#### What this task involves
Restate the entries word for word, omitting nothing.

#### Supplied data
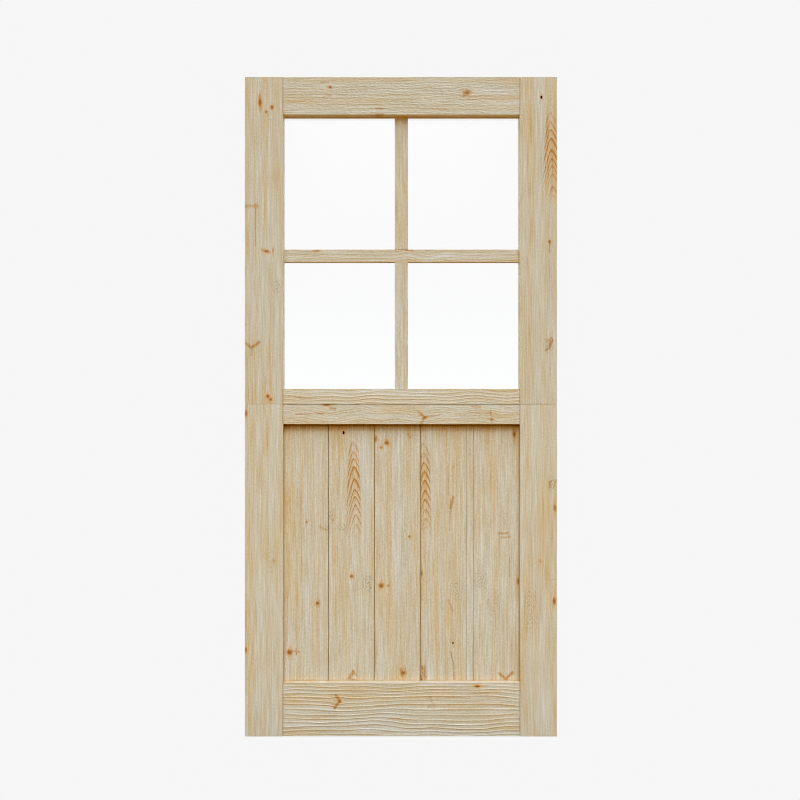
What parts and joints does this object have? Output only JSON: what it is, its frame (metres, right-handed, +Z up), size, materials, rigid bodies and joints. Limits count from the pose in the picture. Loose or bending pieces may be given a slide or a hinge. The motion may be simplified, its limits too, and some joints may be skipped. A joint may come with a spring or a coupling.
{
  "type": "dutch stable door",
  "caption": "Pine stable door split at mid height: a glazed upper leaf with crossed glazing bars over a boarded lower leaf, each hung on butt hinges to open alone.",
  "frame": {"origin": "at the foot of the door, in the middle of the whole object's width and depth, hinges included", "axes": "+X to the viewer's right across the door, away from the hinges; +Y from the recessed face in the picture towards the flush back face, where the hinge knuckles are and to which both leaves open; +Z up"},
  "size_m": [0.9685, 0.0564, 2.032],
  "materials": {
    "pine_frame": "bare sawn and planed softwood, lightly raised grain",
    "pine_boards": "bare planed softwood boards",
    "pine_beads": "bare planed softwood",
    "glass": "clear, polished",
    "zinc_hinge": "zinc plated, satin",
    "zinc_screw": "zinc plated, satin",
    "steel_nail": "bright steel"
  },
  "bodies": {
    "jamb_hinge_plates": {"lower_leaf_bottom_hinge_jamb_plate": "zinc_hinge", "lower_leaf_bottom_hinge_pin": "zinc_hinge", "lower_leaf_top_hinge_jamb_plate": "zinc_hinge", "lower_leaf_top_hinge_pin": "zinc_hinge", "upper_leaf_bottom_hinge_jamb_plate": "zinc_hinge", "upper_leaf_bottom_hinge_pin": "zinc_hinge", "upper_leaf_top_hinge_jamb_plate": "zinc_hinge", "upper_leaf_top_hinge_pin": "zinc_hinge"},
    "lower_leaf": {"board_1": "pine_boards", "board_2": "pine_boards", "board_3": "pine_boards", "board_4": "pine_boards", "board_5": "pine_boards", "board_filler_strip": "pine_boards", "board_nails": "steel_nail", "lower_leaf_bottom_hinge_leaf_plate": "zinc_hinge", "lower_leaf_bottom_rail": "pine_frame", "lower_leaf_hinge_screws": "zinc_screw", "lower_leaf_left_stile": "pine_frame", "lower_leaf_meeting_rail": "pine_frame", "lower_leaf_right_stile": "pine_frame", "lower_leaf_top_hinge_leaf_plate": "zinc_hinge"},
    "upper_leaf": {"bead_lower_left_bottom": "pine_beads", "bead_lower_left_left": "pine_beads", "bead_lower_left_right": "pine_beads", "bead_lower_left_top": "pine_beads", "bead_lower_right_bottom": "pine_beads", "bead_lower_right_left": "pine_beads", "bead_lower_right_right": "pine_beads", "bead_lower_right_top": "pine_beads", "bead_upper_left_bottom": "pine_beads", "bead_upper_left_left": "pine_beads", "bead_upper_left_right": "pine_beads", "bead_upper_left_top": "pine_beads", "bead_upper_right_bottom": "pine_beads", "bead_upper_right_left": "pine_beads", "bead_upper_right_right": "pine_beads", "bead_upper_right_top": "pine_beads", "glass_pane_lower_left": "glass", "glass_pane_lower_right": "glass", "glass_pane_upper_left": "glass", "glass_pane_upper_right": "glass", "glazing_bar_level": "pine_frame", "glazing_bar_upright": "pine_frame", "glazing_bead_pins": "steel_nail", "upper_leaf_bottom_hinge_leaf_plate": "zinc_hinge", "upper_leaf_hinge_screws": "zinc_screw", "upper_leaf_left_stile": "pine_frame", "upper_leaf_meeting_rail": "pine_frame", "upper_leaf_right_stile": "pine_frame", "upper_leaf_top_hinge_leaf_plate": "zinc_hinge", "upper_leaf_top_rail": "pine_frame"}
  },
  "joints": [
    {"name": "lower_swing", "type": "hinge", "parent": "jamb_hinge_plates", "child": "lower_leaf", "pos_m": [-0.47825, 0.02225, 0.52], "axis": [0, 0, 1], "range_deg": [0, 90]},
    {"name": "upper_swing", "type": "hinge", "parent": "lower_leaf", "child": "upper_leaf", "pos_m": [-0.47825, 0.02225, 1.528], "axis": [0, 0, 1], "range_deg": [0, 90]}
  ]
}
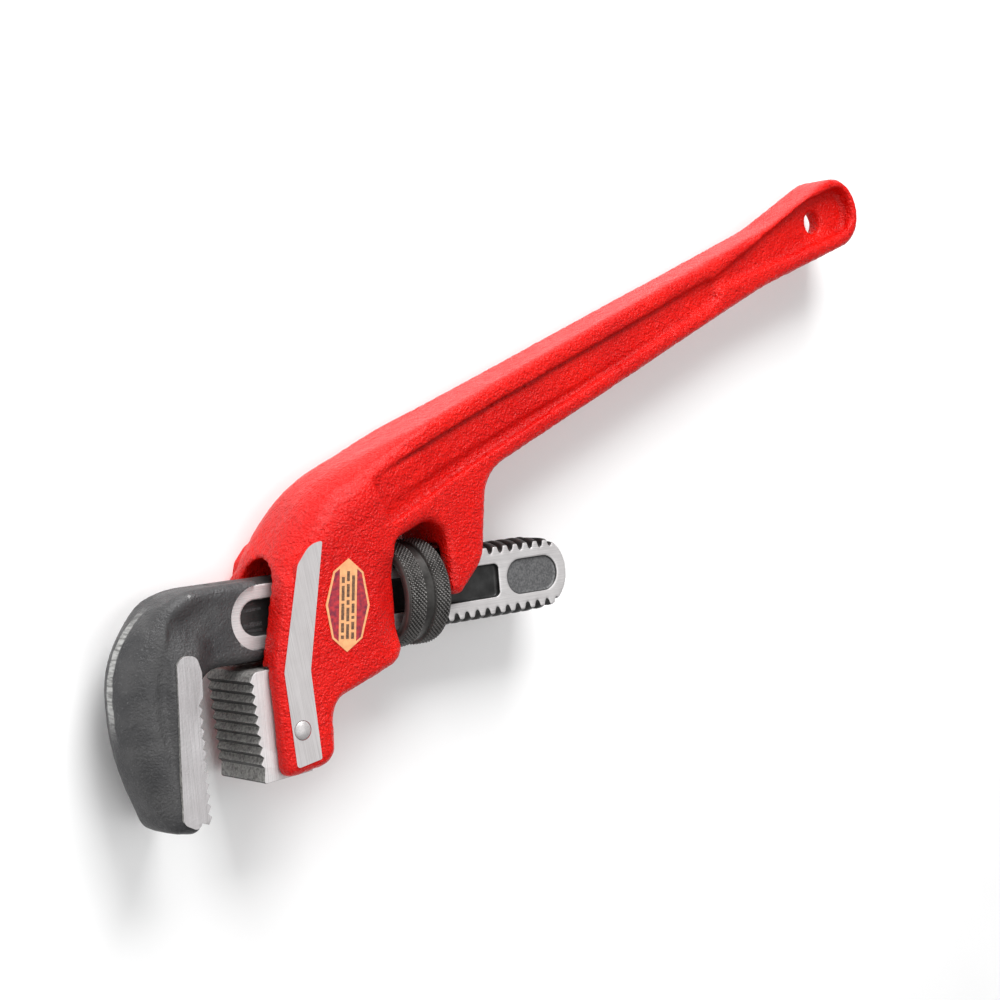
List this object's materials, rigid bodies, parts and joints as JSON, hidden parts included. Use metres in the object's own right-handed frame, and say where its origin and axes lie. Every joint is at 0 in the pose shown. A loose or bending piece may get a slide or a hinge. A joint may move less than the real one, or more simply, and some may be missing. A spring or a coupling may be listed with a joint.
{
  "type": "pipe wrench",
  "caption": "Adjustable end-pattern pipe wrench: red cast handle, toothed hook and heel jaws, knurled adjusting nut on a threaded shank.",
  "frame": {"origin": "under the middle of the bounding box, on the plane the wrench lies on", "axes": "+X along the threaded shank from the jaws to the grip, +Y up the side of the wrench away from the jaws' mouth, +Z the wrench's thickness, up as it lies on its side"},
  "size_m": [0.3752, 0.2158, 0.0411],
  "materials": {
    "red_paint": "glossy paint over a sand casting",
    "forged_steel": "dark forged and heat-treated steel",
    "black_steel": "black oxide, knurled",
    "ground_steel": "ground steel",
    "spring_steel": "spring steel",
    "label_print": "printed label"
  },
  "bodies": {
    "handle": {"handle_housing": "red_paint", "heel_jaw": "ground_steel", "heel_jaw_pin": "ground_steel", "spring_rivet": "ground_steel", "service_label": "label_print", "coil_spring": "spring_steel"},
    "rocker": {"flat_spring": "spring_steel"},
    "nut": {"adjusting_nut": "black_steel"},
    "jaw": {"hook_jaw": "forged_steel"}
  },
  "joints": [
    {"name": "jaw_rock", "type": "hinge", "parent": "handle", "child": "rocker", "pos_m": [-0.06882, -0.04142, 0.02], "axis": [0, 0, 1], "range_deg": [-1.2, 1.2], "stiffness_Nm_per_rad": 2, "deforming": ["coil_spring", "flat_spring"]},
    {"name": "nut_spin", "type": "hinge", "parent": "rocker", "child": "nut", "pos_m": [-0.06882, -0.04142, 0.02], "axis": [1, 0, 0], "range_deg": [-966, 3712]},
    {"name": "hook_jaw_slide", "type": "slide", "parent": "rocker", "child": "jaw", "axis": [1, 0, 0], "range_m": [-0.05, 0.013]}
  ],
  "couplings": [
    {"joint": "nut_spin", "follows": "hook_jaw_slide", "rad_per_m": -1295.5}
  ]
}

#### Expected answer
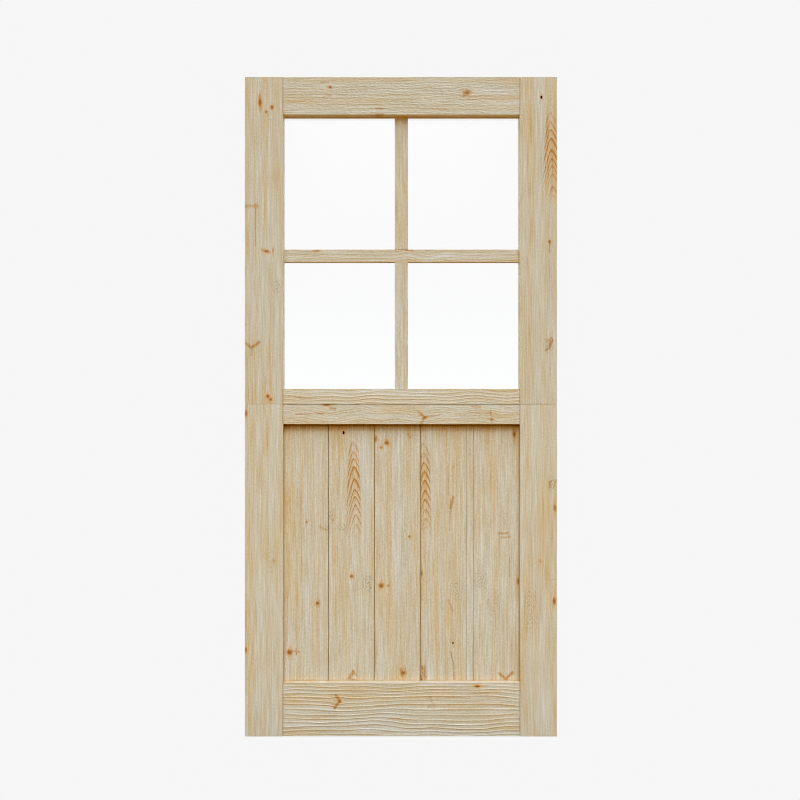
What parts and joints does this object have? Output only JSON: what it is, its frame (metres, right-handed, +Z up), size, materials, rigid bodies and joints. Limits count from the pose in the picture. Loose or bending pieces may be given a slide or a hinge. The motion may be simplified, its limits too, and some joints may be skipped. A joint may come with a spring or a coupling.
{
  "type": "dutch stable door",
  "caption": "Pine stable door split at mid height: a glazed upper leaf with crossed glazing bars over a boarded lower leaf, each hung on butt hinges to open alone.",
  "frame": {"origin": "at the foot of the door, in the middle of the whole object's width and depth, hinges included", "axes": "+X to the viewer's right across the door, away from the hinges; +Y from the recessed face in the picture towards the flush back face, where the hinge knuckles are and to which both leaves open; +Z up"},
  "size_m": [0.9685, 0.0564, 2.032],
  "materials": {
    "pine_frame": "bare sawn and planed softwood, lightly raised grain",
    "pine_boards": "bare planed softwood boards",
    "pine_beads": "bare planed softwood",
    "glass": "clear, polished",
    "zinc_hinge": "zinc plated, satin",
    "zinc_screw": "zinc plated, satin",
    "steel_nail": "bright steel"
  },
  "bodies": {
    "jamb_hinge_plates": {"lower_leaf_bottom_hinge_jamb_plate": "zinc_hinge", "lower_leaf_bottom_hinge_pin": "zinc_hinge", "lower_leaf_top_hinge_jamb_plate": "zinc_hinge", "lower_leaf_top_hinge_pin": "zinc_hinge", "upper_leaf_bottom_hinge_jamb_plate": "zinc_hinge", "upper_leaf_bottom_hinge_pin": "zinc_hinge", "upper_leaf_top_hinge_jamb_plate": "zinc_hinge", "upper_leaf_top_hinge_pin": "zinc_hinge"},
    "lower_leaf": {"board_1": "pine_boards", "board_2": "pine_boards", "board_3": "pine_boards", "board_4": "pine_boards", "board_5": "pine_boards", "board_filler_strip": "pine_boards", "board_nails": "steel_nail", "lower_leaf_bottom_hinge_leaf_plate": "zinc_hinge", "lower_leaf_bottom_rail": "pine_frame", "lower_leaf_hinge_screws": "zinc_screw", "lower_leaf_left_stile": "pine_frame", "lower_leaf_meeting_rail": "pine_frame", "lower_leaf_right_stile": "pine_frame", "lower_leaf_top_hinge_leaf_plate": "zinc_hinge"},
    "upper_leaf": {"bead_lower_left_bottom": "pine_beads", "bead_lower_left_left": "pine_beads", "bead_lower_left_right": "pine_beads", "bead_lower_left_top": "pine_beads", "bead_lower_right_bottom": "pine_beads", "bead_lower_right_left": "pine_beads", "bead_lower_right_right": "pine_beads", "bead_lower_right_top": "pine_beads", "bead_upper_left_bottom": "pine_beads", "bead_upper_left_left": "pine_beads", "bead_upper_left_right": "pine_beads", "bead_upper_left_top": "pine_beads", "bead_upper_right_bottom": "pine_beads", "bead_upper_right_left": "pine_beads", "bead_upper_right_right": "pine_beads", "bead_upper_right_top": "pine_beads", "glass_pane_lower_left": "glass", "glass_pane_lower_right": "glass", "glass_pane_upper_left": "glass", "glass_pane_upper_right": "glass", "glazing_bar_level": "pine_frame", "glazing_bar_upright": "pine_frame", "glazing_bead_pins": "steel_nail", "upper_leaf_bottom_hinge_leaf_plate": "zinc_hinge", "upper_leaf_hinge_screws": "zinc_screw", "upper_leaf_left_stile": "pine_frame", "upper_leaf_meeting_rail": "pine_frame", "upper_leaf_right_stile": "pine_frame", "upper_leaf_top_hinge_leaf_plate": "zinc_hinge", "upper_leaf_top_rail": "pine_frame"}
  },
  "joints": [
    {"name": "lower_swing", "type": "hinge", "parent": "jamb_hinge_plates", "child": "lower_leaf", "pos_m": [-0.47825, 0.02225, 0.52], "axis": [0, 0, 1], "range_deg": [0, 90]},
    {"name": "upper_swing", "type": "hinge", "parent": "lower_leaf", "child": "upper_leaf", "pos_m": [-0.47825, 0.02225, 1.528], "axis": [0, 0, 1], "range_deg": [0, 90]}
  ]
}
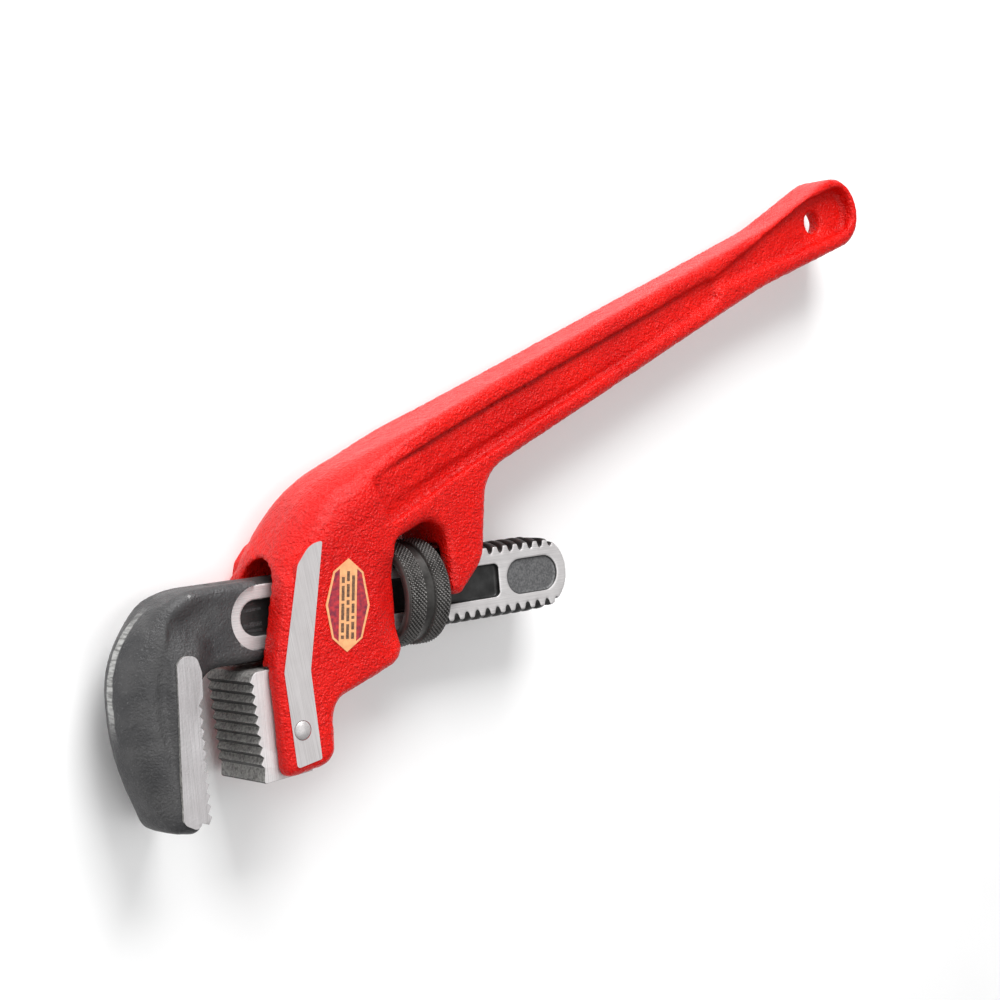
List this object's materials, rigid bodies, parts and joints as JSON, hidden parts included. Use metres in the object's own right-handed frame, and say where its origin and axes lie. Every joint is at 0 in the pose shown. A loose or bending piece may get a slide or a hinge. A joint may move less than the real one, or more simply, and some may be missing. A spring or a coupling may be listed with a joint.
{
  "type": "pipe wrench",
  "caption": "Adjustable end-pattern pipe wrench: red cast handle, toothed hook and heel jaws, knurled adjusting nut on a threaded shank.",
  "frame": {"origin": "under the middle of the bounding box, on the plane the wrench lies on", "axes": "+X along the threaded shank from the jaws to the grip, +Y up the side of the wrench away from the jaws' mouth, +Z the wrench's thickness, up as it lies on its side"},
  "size_m": [0.3752, 0.2158, 0.0411],
  "materials": {
    "red_paint": "glossy paint over a sand casting",
    "forged_steel": "dark forged and heat-treated steel",
    "black_steel": "black oxide, knurled",
    "ground_steel": "ground steel",
    "spring_steel": "spring steel",
    "label_print": "printed label"
  },
  "bodies": {
    "handle": {"handle_housing": "red_paint", "heel_jaw": "ground_steel", "heel_jaw_pin": "ground_steel", "spring_rivet": "ground_steel", "service_label": "label_print", "coil_spring": "spring_steel"},
    "rocker": {"flat_spring": "spring_steel"},
    "nut": {"adjusting_nut": "black_steel"},
    "jaw": {"hook_jaw": "forged_steel"}
  },
  "joints": [
    {"name": "jaw_rock", "type": "hinge", "parent": "handle", "child": "rocker", "pos_m": [-0.06882, -0.04142, 0.02], "axis": [0, 0, 1], "range_deg": [-1.2, 1.2], "stiffness_Nm_per_rad": 2, "deforming": ["coil_spring", "flat_spring"]},
    {"name": "nut_spin", "type": "hinge", "parent": "rocker", "child": "nut", "pos_m": [-0.06882, -0.04142, 0.02], "axis": [1, 0, 0], "range_deg": [-966, 3712]},
    {"name": "hook_jaw_slide", "type": "slide", "parent": "rocker", "child": "jaw", "axis": [1, 0, 0], "range_m": [-0.05, 0.013]}
  ],
  "couplings": [
    {"joint": "nut_spin", "follows": "hook_jaw_slide", "rad_per_m": -1295.5}
  ]
}